How has being an entertainment lawyer shaped your creative career?

Thank you for suggesting I’ve had a creative career.  I will say that I could not have pulled off being a producer as well as a writer for TRAV’LIN without that experience.  Although I never got into the daily details to the same degree as a lawyer, I did learn a lot about how the business works and what it takes to put a show together.  I would go over production budgets with the GMs when I was preparing offering circulars, which gave me insight into all the moving parts as well as the finances.  Negotiating contracts with the Dramatists Guild and with Actors’ Equity gave me chance to see the process from several different perspectives.  I found being an entertainment lawyer to be something of a mixed bag, though: I loved dealing with many of my clients but most of them were having a lot more fun at work than I was.

Is there anything else we should know about your show? Why should someone see Trav’lin??

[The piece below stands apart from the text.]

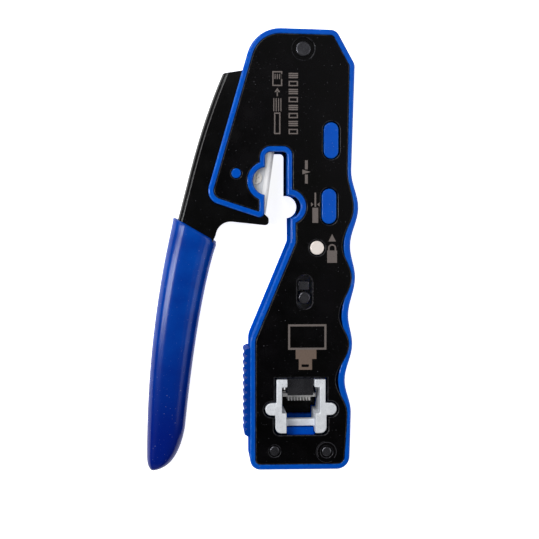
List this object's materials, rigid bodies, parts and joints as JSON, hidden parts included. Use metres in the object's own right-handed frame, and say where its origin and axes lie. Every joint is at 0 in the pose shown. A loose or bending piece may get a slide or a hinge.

Here are a few things I’d like people to know.  First, even though we’re using vintage songs, and in many cases exactly or very close to the original lyrics, one key writing objective has been to integrate the score with the book to drive narrative and character in the manner of a contemporary musical.  Our goal is for the audience to experience the piece holistically, where the old and the new blend seamlessly together. Second, something of a corollary, is that we have endeavored to remain faithful to the gentle and generous spirit of J.C.s work.  We have striven to create characters that have the same genuineness as the music.  We have tried to introduce humor – and we have reason to believe the show is funny – that arises from people being who they are rather than from actors telling jokes.  Lastly is why people should see the show — beyond having a good time and hearing terrific music sung by a enormously talented cast.  Not to get overly serious, we are living in a period of great divisiveness and partisanship.  TRAV’LIN is about people connecting across their differences, both in the narrative of the play and the roots of the project in Gary’s relationship with J.C..  Although the show is set in a specific time and place, the story is universal.  If we have succeeded, the show will touch the audience in a way that reawakens their appreciation of the people they care about.  See it with someone you love, and you’ll love them a little bit more.